Governance and accountability

The focus on performance indicators was at all levels of the system, from individual practitioners through institutions to regions, provinces, and all levels of government. The need for much-improved performance assessment outside institutional settings was highlighted, particularly for primary healthcare and other forms of community-based care, with calls for more attention to population-based assessments of health and a better balance on privacy concerns for data use. There was an overall interest in assessing on a routine basis whether we are getting value for money in the health system, and whether the size of the resources put into the system was warranted based on what we got out of the system.

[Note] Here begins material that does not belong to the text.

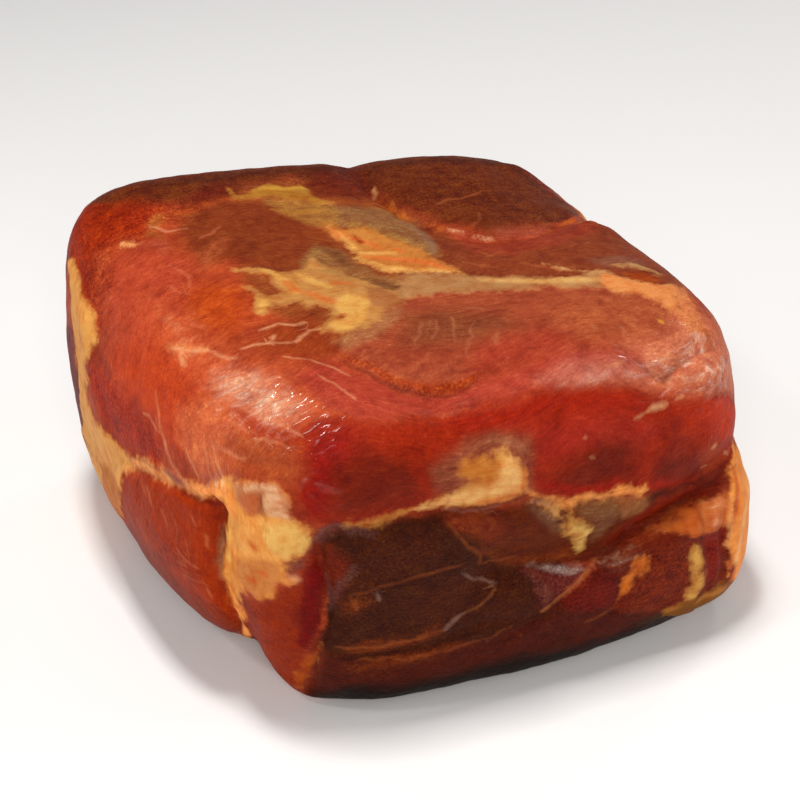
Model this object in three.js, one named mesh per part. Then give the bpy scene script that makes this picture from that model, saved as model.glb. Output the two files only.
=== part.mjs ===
import * as THREE from "three";
import { mergeVertices } from "three/addons/utils/BufferGeometryUtils.js";

// A boneless raw cured ham, pressed into a block: one solid piece of meat.
// Millimetres, +Z up. The broad front faces -Y and the block rests on z = 0.
// Each point of the surface starts on a cube from -1 to 1, here called the blank: x runs from left
// to right, y from front to back and z from foot to crown. The blank's corners are first rounded,
// then stretched to the corners of the pressed block, and its faces are crowned. Swells and
// creases, the lobes of the muscles and the seams between them, are placed on the blank too.

// Driving sizes of the press
const WIDTH = 174;
const DEPTH = 180;
const HEIGHT = 120;
const FLATTENED = 3; // how much of the rounded underside the board has pressed flat

// Powers of the rounded block: 2 is a ball, and a high power is a sharp box
const PLAN_POWER = 6.0; // seen from above
const RISE_POWER = 6.3; // seen from the side

// How far each corner of the block has strayed from a true box
const CORNERS = [
  { blank: [-1, -1, -1], stray: [-2, 12, 0] },
  { blank: [1, -1, -1], stray: [8, -8.5, -1] },
  { blank: [-1, 1, -1], stray: [1, 9, 2] },
  { blank: [1, 1, -1], stray: [-2.5, 0, 0] },
  { blank: [-1, -1, 1], stray: [4.5, -5.5, -9] },
  { blank: [1, -1, 1], stray: [-10, 2, -3.5] },
  { blank: [-1, 1, 1], stray: [-3.5, 4.5, 5] },
  { blank: [1, 1, 1], stray: [4, -9, -14] },
];

// How far the middle of each face stands out, [low side, high side] along x, y and z
const CROWNS = [
  [13, 5],
  [7, 3.5],
  [4, 0],
];

// Lobes and hollows: a place on the blank, its reach there, and its rise
const SWELLS = [
  { name: "cut away heel", at: [-1, -0.82, -1], reach: 0.42, rise: -14 },
  { name: "front toe", at: [-0.75, -1, -1], reach: 0.4, rise: 9.5 },
  { name: "tip of the toe", at: [-0.9, -1, -1], reach: 0.15, rise: 3.5 },
  { name: "front foot", at: [0.05, -1, -1], reach: 0.5, rise: 5 },
  { name: "back right shoulder", at: [1, 0.35, 1], reach: 0.4, rise: -3.5 },
  { name: "lower left side", at: [-1, 0.35, -0.6], reach: 0.6, rise: -1 },
  { name: "lower left muscle", at: [-1, -0.4, -0.2], reach: 0.3, rise: 2 },
  { name: "bone channel", at: [-0.15, 0.12, 1], reach: 0.3, rise: -2.5 },
  { name: "channel tail", at: [0.25, -0.35, 1], reach: 0.22, rise: -1.5 },
  { name: "upper front muscle", at: [0.45, -1, 0.55], reach: 0.35, rise: 1.5 },
  { name: "front left muscle", at: [-0.6, -0.7, 1], reach: 0.3, rise: 1.5 },
  { name: "lower right muscle", at: [0.75, -1, -0.4], reach: 0.35, rise: 2 },
  { name: "right muscle", at: [1, 0.1, -0.45], reach: 0.45, rise: 1 },
  { name: "back muscle", at: [-0.3, 1, 0.5], reach: 0.45, rise: 1 },
  { name: "back lower muscle", at: [0.35, 1, -0.5], reach: 0.45, rise: 2 },
];

// Seams between muscles: a route on the blank, and the width and depth of the groove in mm
const CREASES = [
  {
    name: "front seam",
    width: 6,
    depth: 2,
    route: [[-0.84, -1, 0.41], [-0.52, -1, 0.46], [-0.17, -1, 0.39], [0.12, -1, 0.22]],
  },
  {
    name: "flap on the front",
    width: 6,
    depth: 5,
    route: [[0.86, -1, 0.1], [0.67, -1, 0.07], [0.39, -1, -0.05], [0.06, -1, -0.1], [-0.2, -1, -0.05]],
  },
  {
    name: "seam round the left",
    width: 6,
    depth: 2,
    route: [[-1, 0.35, -0.2], [-1, 0.14, -0.18], [-1, -0.1, 0.1], [-1, -0.3, 0.25], [-1, -0.73, 0.47]],
  },
  {
    name: "cleft by the corner",
    width: 6,
    depth: 4.5,
    route: [[-1, -0.72, 0.3], [-1, -0.74, -0.1], [-1, -0.83, -0.47], [-1, -0.8, -0.86]],
  },
  {
    name: "corner seam",
    width: 5,
    depth: 1.5,
    route: [[-0.84, -1, 0.4], [-0.81, -1, 0], [-0.83, -1, -0.4], [-0.88, -1, -0.8]],
  },
  {
    name: "step on the top",
    width: 6,
    depth: 2,
    route: [[-0.55, -0.55, 1], [-0.43, -0.8, 1], [-0.34, -0.9, 1], [-0.1, -0.9, 1], [0.1, -0.84, 1]],
  },
  {
    name: "seam on the top",
    width: 6,
    depth: 2.5,
    route: [[0.22, 1, 0.8], [0.14, 0.68, 1], [0.08, 0.4, 1], [0.22, 0.09, 1], [0.39, -0.08, 1], [0.93, 0.11, 1], [1, 0.25, 0.6]],
  },
  {
    name: "pinch at the right",
    width: 5,
    depth: 3,
    route: [[0.51, -1, 1], [0.54, -1, 0.8], [0.6, -1, 0.74], [0.86, -1, 0.84]],
  },
  {
    name: "seam round the right",
    width: 7,
    depth: 2,
    route: [[0.86, -1, 0.1], [1, -0.95, 0.1], [1, -0.5, 0.12], [1, 0, 0.05], [1, 0.5, -0.1], [1, 1, -0.15]],
  },
  {
    name: "seam round the back",
    width: 6,
    depth: 3,
    route: [[1, 1, -0.15], [0.55, 1, 0.05], [0.1, 1, 0], [-0.45, 1, -0.1], [-0.85, 1, 0.1]],
  },
  {
    name: "cleft in the back",
    width: 6,
    depth: 3,
    route: [[0.22, 1, 0.8], [0.28, 1, 0.4], [0.2, 1, 0.02]],
  },
];

// Cells of the blank along x, y and z, about 6 mm each, and how close its shared corners are
const CELLS = [30, 32, 20];
const SAME_PLACE = 1e-5;

// A point of the cube, pulled onto the rounded cube along the line to its middle
function rounded(blank) {
  const [x, y, z] = blank.toArray().map(Math.abs);
  const plan = Math.pow(x, PLAN_POWER) + Math.pow(y, PLAN_POWER);
  const size = Math.pow(plan, RISE_POWER / PLAN_POWER) + Math.pow(z, RISE_POWER);
  return blank.clone().multiplyScalar(Math.pow(size, -1 / RISE_POWER));
}

// The rounded cube's point, carried with the eight corners of the block
function stretched(point) {
  const half = new THREE.Vector3(WIDTH / 2, DEPTH / 2, HEIGHT / 2);
  const place = new THREE.Vector3();
  for (const { blank, stray } of CORNERS) {
    const share = blank.reduce((product, side, axis) => product * (1 + side * point.getComponent(axis)) * 0.5, 1);
    const corner = new THREE.Vector3(...blank).multiply(half).add(new THREE.Vector3(...stray));
    place.addScaledVector(corner, share);
  }
  return place;
}

// How far the crown of each face carries the point out
function crown(point) {
  const out = new THREE.Vector3();
  for (let axis = 0; axis < 3; axis++) {
    const across = point.getComponent((axis + 1) % 3);
    const along = point.getComponent((axis + 2) % 3);
    const middle = (1 - across * across) * (1 - along * along);
    const height = point.getComponent(axis);
    const [low, high] = CROWNS[axis];
    out.setComponent(axis, middle * height * (height > 0 ? high : low));
  }
  return out;
}

// Keeps a point on or above the board that the block lies on
function onBoard(place) {
  place.z = Math.max(place.z, 0);
  return place;
}

// The smooth block, before its swells and creases
function blockPoint(blank) {
  const point = rounded(blank);
  const place = stretched(point).add(crown(point));
  place.z += HEIGHT / 2 - FLATTENED;
  return onBoard(place);
}

// How far all the swells lift a point of the blank
function swell(blank) {
  return SWELLS.reduce((sum, { at, reach, rise }) => {
    const away = blank.distanceToSquared(new THREE.Vector3(...at));
    return sum + rise * Math.exp(-away / (reach * reach));
  }, 0);
}

// The block with its swells, which push out from the middle of the block
function swollenPoint(blank) {
  const place = blockPoint(blank);
  const outward = place.clone().sub(new THREE.Vector3(0, 0, HEIGHT / 2)).normalize();
  return onBoard(place.addScaledVector(outward, swell(blank)));
}

// Each crease with its route as straight stretches between points of the swollen block. The blank's
// route is cut finer first, so that the stretches follow the rounding.
function creaseLines() {
  const STRETCHES = 6;
  return CREASES.map(({ width, depth, route }) => {
    const stops = [];
    route.slice(1).forEach((end, index) => {
      const from = new THREE.Vector3(...route[index]);
      const to = new THREE.Vector3(...end);
      for (let step = 0; step < STRETCHES; step++) {
        stops.push(swollenPoint(from.clone().lerp(to, step / STRETCHES)));
      }
    });
    stops.push(swollenPoint(new THREE.Vector3(...route.at(-1))));
    return { width, depth, stops };
  });
}

// How deep the creases cut at a place: the deepest one counts
function creaseDepth(place, lines) {
  const nearest = new THREE.Vector3();
  let deepest = 0;
  for (const { width, depth, stops } of lines) {
    let gap = Infinity;
    for (let index = 1; index < stops.length; index++) {
      new THREE.Line3(stops[index - 1], stops[index]).closestPointToPoint(place, true, nearest);
      gap = Math.min(gap, nearest.distanceTo(place));
    }
    deepest = Math.max(deepest, depth * Math.exp(-((gap / width) ** 2)));
  }
  return deepest;
}

// The block's surface: the cube's own faces, moved to the swollen block, then creased along their
// normals
function hamGeometry() {
  const cube = new THREE.BoxGeometry(2, 2, 2, ...CELLS);
  cube.deleteAttribute("normal");
  cube.deleteAttribute("uv");
  const geometry = mergeVertices(cube, SAME_PLACE);
  const positions = geometry.getAttribute("position");
  const place = new THREE.Vector3();
  for (let index = 0; index < positions.count; index++) {
    place.fromBufferAttribute(positions, index);
    positions.setXYZ(index, ...swollenPoint(place));
  }
  geometry.computeVertexNormals();
  const normals = geometry.getAttribute("normal");
  const lines = creaseLines();
  const normal = new THREE.Vector3();
  for (let index = 0; index < positions.count; index++) {
    place.fromBufferAttribute(positions, index);
    normal.fromBufferAttribute(normals, index);
    place.addScaledVector(normal, -creaseDepth(place, lines));
    positions.setXYZ(index, ...onBoard(place));
  }
  geometry.deleteAttribute("normal");
  geometry.computeBoundingBox();
  const { min, max } = geometry.boundingBox;
  return geometry.translate(-(min.x + max.x) / 2, -(min.y + max.y) / 2, -min.z);
}

const CURED_MEAT = new THREE.MeshStandardMaterial({ color: 0x8f2f1a, roughness: 0.4, metalness: 0 });

const ham = new THREE.Mesh(hamGeometry(), CURED_MEAT);
ham.name = "ham";

const root = new THREE.Group();
root.add(ham);

export default root;
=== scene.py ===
import math

import bmesh
import bpy
import numpy as np
from mathutils import Euler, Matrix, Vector, noise
from mathutils.bvhtree import BVHTree


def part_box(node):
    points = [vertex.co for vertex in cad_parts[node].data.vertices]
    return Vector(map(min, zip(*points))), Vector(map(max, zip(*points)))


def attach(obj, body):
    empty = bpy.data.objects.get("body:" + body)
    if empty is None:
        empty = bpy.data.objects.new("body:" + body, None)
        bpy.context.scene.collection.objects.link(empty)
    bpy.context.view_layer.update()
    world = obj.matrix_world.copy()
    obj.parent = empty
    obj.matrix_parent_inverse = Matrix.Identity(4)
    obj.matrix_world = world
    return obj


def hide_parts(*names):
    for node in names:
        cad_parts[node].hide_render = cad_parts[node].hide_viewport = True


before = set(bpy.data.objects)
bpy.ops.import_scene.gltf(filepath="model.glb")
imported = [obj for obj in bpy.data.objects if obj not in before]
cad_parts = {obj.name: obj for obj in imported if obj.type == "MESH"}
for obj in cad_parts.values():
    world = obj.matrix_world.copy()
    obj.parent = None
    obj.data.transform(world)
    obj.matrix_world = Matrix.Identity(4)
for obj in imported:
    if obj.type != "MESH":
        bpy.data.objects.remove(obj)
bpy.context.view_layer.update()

MM = 0.001

# The camera of the photograph, found from the outline of the block
PHOTO_SIZE = 800
FILM_WIDTH = 36.0
LENS = 90.0
TURN = 26.4
TILT = 31.0
DISTANCE = 668.9
TARGET = Vector((2.98, -0.14, 53.6))
PIXEL = FILM_WIDTH / LENS / PHOTO_SIZE

# Cells of the surface along x, y and z, about 1.3 mm each
CELLS = (150, 150, 88)
SMOOTHING_PASSES = 8

# How a shape is drawn on the ham. Points of two values are pixels in the photograph's own frame, across
# and down, and make a closed outline. Points of three values are pixels and half the breadth of a
# stroke in mm. Points of four values are x, y, z and half the breadth, all in mm, on a hidden side.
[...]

The increasing role of public-private partnerships was seen to need a commensurate increase in the sophistication and extent of performance assessment for monitoring and compliance purposes. This was related to better evaluation of the appropriate governance and overall value of public-private partnerships. On the governance level there was also continued interest in exploring issues of regionalization, such as the appropriate size and structure of regional health authorities, the value of regional networks, and other forms of regional system integration and co-ordination.

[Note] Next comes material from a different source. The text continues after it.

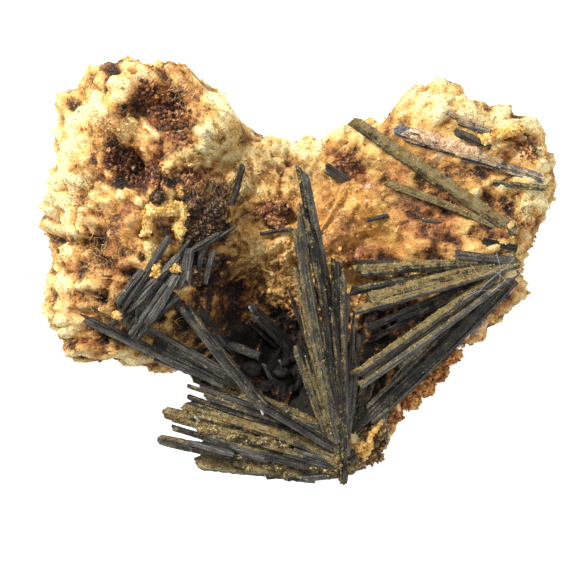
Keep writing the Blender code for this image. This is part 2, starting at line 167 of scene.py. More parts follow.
class Finish:
    """A material whose nodes are added one expression at a time."""

    def __init__(self, name):
        self.material = bpy.data.materials.new(name)
        self.material.use_nodes = True
        self.tree = self.material.node_tree
        self.shader = self.tree.nodes["Principled BSDF"]

    def node(self, kind, settings=None, inputs=None, output=0):
        """Adds a node of a type, sets its settings, joins its inputs and returns one output."""
        made = self.tree.nodes.new("ShaderNode" + kind)
        for key, value in (settings or {}).items():
            if key == "stops":
                self.set_stops(made.color_ramp, value)
            else:
                setattr(made, key, value)
        for key, value in (inputs or {}).items():
            self.feed(made.inputs[key], value)
        return Value(self, made.outputs[output])

    def set_stops(self, ramp, stops):
        """Gives a ramp its stops: each a place from 0 to 1 and a colour."""
        while len(ramp.elements) < len(stops):
            ramp.elements.new(1.0)
        for element, (place, *colour) in zip(ramp.elements, stops):
            element.position = place
            element.color = (*colour, 1.0)

    def feed(self, socket, value):
        if isinstance(value, Value):
            self.tree.links.new(value.socket, socket)
        else:
            socket.default_value = value

    def place(self):
        """Object coordinates in millimetres."""
        spot = self.node("TexCoord", output="Object")
        return self.node("VectorMath", {"operation": "SCALE"}, {0: spot, "Scale": 1000.0})

    def attribute(self, name):
        return self.node("Attribute", {"attribute_name": name}, output="Fac")

    def noise(self, spot, size, detail, rough):
        """Noise from 0 to 1 whose features are about size across."""
        return self.node("TexNoise", {"noise_dimensions": "3D"},
                         {"Vector": spot, "Scale": 1.0 / size, "Detail": detail,
                          "Roughness": rough})

    def warped(self, spot, size, reach):
        """The place moved by up to about reach in a direction that changes over size."""
        push = self.node("TexNoise", {"noise_dimensions": "3D"},
                         {"Vector": spot, "Scale": 1.0 / size, "Detail": 2.0}, "Color")
        push = self.node("VectorMath", {"operation": "SUBTRACT"}, {0: push, 1: (0.5, 0.5, 0.5)})
        push = self.node("VectorMath", {"operation": "SCALE"}, {0: push, "Scale": 4.0 * reach})
        return self.node("VectorMath", {"operation": "ADD"}, {0: spot, 1: push})

    def cells(self, spot, size):
        """The distance to the heart of the nearest of cells about that size."""
        return self.node("TexVoronoi", {}, {"Vector": spot, "Scale": 1.0 / size}, "Distance")

    def mix(self, share, first, second, blend="MIX"):
        """The first colour where share is 0 and the second where it is 1."""
        colour = {6: self.colour(first), 7: self.colour(second), 0: share}
        return self.node("Mix", {"data_type": "RGBA", "blend_type": blend}, colour, 2)

    def colour(self, value):
        return value if isinstance(value, Value) else (*value, 1.0)

    def bump(self, height, strength, distance, under=None):
        inputs = {"Height": height, "Strength": strength, "Distance": distance}
        if under is not None:
            inputs["Normal"] = under
        return self.node("Bump", {}, inputs)

    def set(self, **sockets):
        """Sets or joins the shader's sockets; an underscore stands for a space."""
        for name, value in sockets.items():
            self.feed(self.shader.inputs[name.replace("_", " ")], value)
        return self.material


# %% Light table
TABLE_HALF, TABLE_DROP = 1.5, 0.0002
table_mesh = bpy.data.meshes.new("light_table")
table_mesh.from_pydata([(TABLE_HALF * across, TABLE_HALF * up, -TABLE_DROP)
                        for across, up in ((-1, -1), (1, -1), (1, 1), (-1, 1))],
                       [], [(0, 1, 2, 3)])
table_mesh.materials.append(Finish("light_table").set(
    Base_Color=(0.9, 0.9, 0.9, 1.0), Roughness=0.8, Emission_Color=(1.0, 1.0, 1.0, 1.0),
    Emission_Strength=1.0))
light_table = bpy.data.objects.new("light_table", table_mesh)
bpy.context.scene.collection.objects.link(light_table)
print("light table:", 2 * TABLE_HALF, "m wide")

# %% [markdown]
# Closed surfaces from grids
#
# Every new piece is a grid of points: rows along it and columns around it, with a single point at
# each end. `grid_faces` knits such a grid, and `make_piece` stacks many of them in one mesh with
# their attributes, so that a crystal of a few hundred faces costs no loop over its vertices.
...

Managing and adapting to change

On this issue there was a demand for better tools to bring about change at the system-level, particularly in breaking down the organizational and professional silos that characterize healthcare. Also, the difficulty in adapting the system to external forces was noted, both for short-term issues such as health emergencies and long-term changes such as demographics and disease patterns. A lot of faith was placed in the development and more widespread use of the tools for evidence-based decision-making, such as information systems, technology assessment, models of risk management, sharing of information and best practices, and the development of networks and other research and knowledge translation mechanisms.

Linking care across place, time, and settings

The dominant focus in this issue was the need to significantly improve chronic disease management, and the potential value of primary healthcare as the vehicle to achieve this. There was a demand for the creation of new models of integrated service delivery that documented and balanced the relative value of public versus private delivery. There was also interest in the consequences for care-giver burden of adopting different service delivery models, and better documentation of the evolving role of informal and voluntary care. Potentially valuable roles were highlighted for home- and community-based technology, such as home health monitors, and social programs, such as care-giver support. The focus needs to be on models for rural areas, different socio-economic groups, and different cultures, not just on models for traditional urban areas. Finally, attention is needed for training and workforce development to increase the capacity for this kind of service delivery.

A final note on population and public health

The focus of the consultations was on healthcare services. Nevertheless, some participants raised the importance of population and public health, especially the interaction between these areas and eventual need for and use of healthcare services. Besides the obvious link between public health emergencies and the consequent surge capacity needed in healthcare services, issues were raised such as the reduction in pressure on healthcare resources if more effective disease prevention and health promotion services were implemented. The impact of complementary and alternative medicines on the population's health was raised as a burgeoning issue. Finally, the public health workforce was seen as being poorly integrated into the system; hence there is a need for incentives and professional alignments to increase their roles as functioning members of the healthcare team. Particular emphasis was put on improving health and reducing health disparities of minority groups.

These issues will be brought to the attention of the Institute of Population and Public Health in the Canadian Institutes of Health Research.